On the other hand, if chipmakers are willing to truly invest in equipment development, equipment suppliers will have little choice but to comply. “The real thing here is that the chipmakers are going to have to walk the talk,” Hutcheson said. “They’re going to have to start spending money. They’re going to have to start placing orders for development tools.” And this is already starting to happen, he noted, pointing to the recent announcement from Intel, TSMC, and Samsung that they’ve reached a letter of agreement to be committed to 450mm. “Now it’s really easy to cut a press release, and it’s certainly a lot cheaper than cutting a $5B check,” he joked. Nonetheless, “the difference is that this is the first time that the Asians, especially Taiwan and Korea, have ever signed on to work in a coalition to develop the new wafer size. It’s a fundamentally strategic thing. They still have to come up with the money and do something with it but we’re certainly a lot closer. If you look at 300mm, the US guys said we want to do it, the Japanese guys said we want to go it alone and they created Selete, which wound up doubling the expenses for a lot of people,” Hutcheson said.

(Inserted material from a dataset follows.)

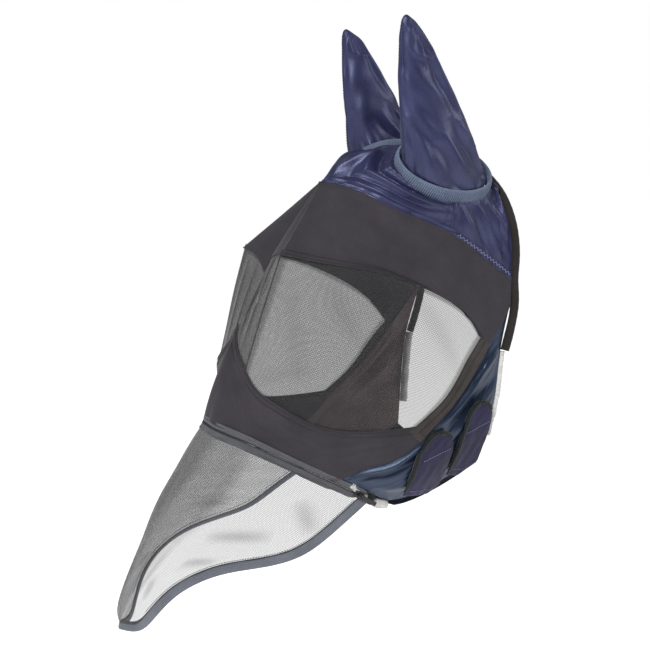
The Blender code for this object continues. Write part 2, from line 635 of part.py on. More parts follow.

What development model will work? “I think we need something that is a low-risk high-ROI activity, and we’re not seeing this happen yet,” Hutcheson said. “What we need to do is take a page out of history like what the foundry guys did. They got together several companies and they all put 20% in, and that funded the first foundry fabs. It’s a perfect testbed to work out the automation issues with 450mm. Partners can share the output at a discount just like they did with the foundries.”

“If we do it right, you can do it in the $5B-$10B range in terms of total development costs,” he projected. — P.S.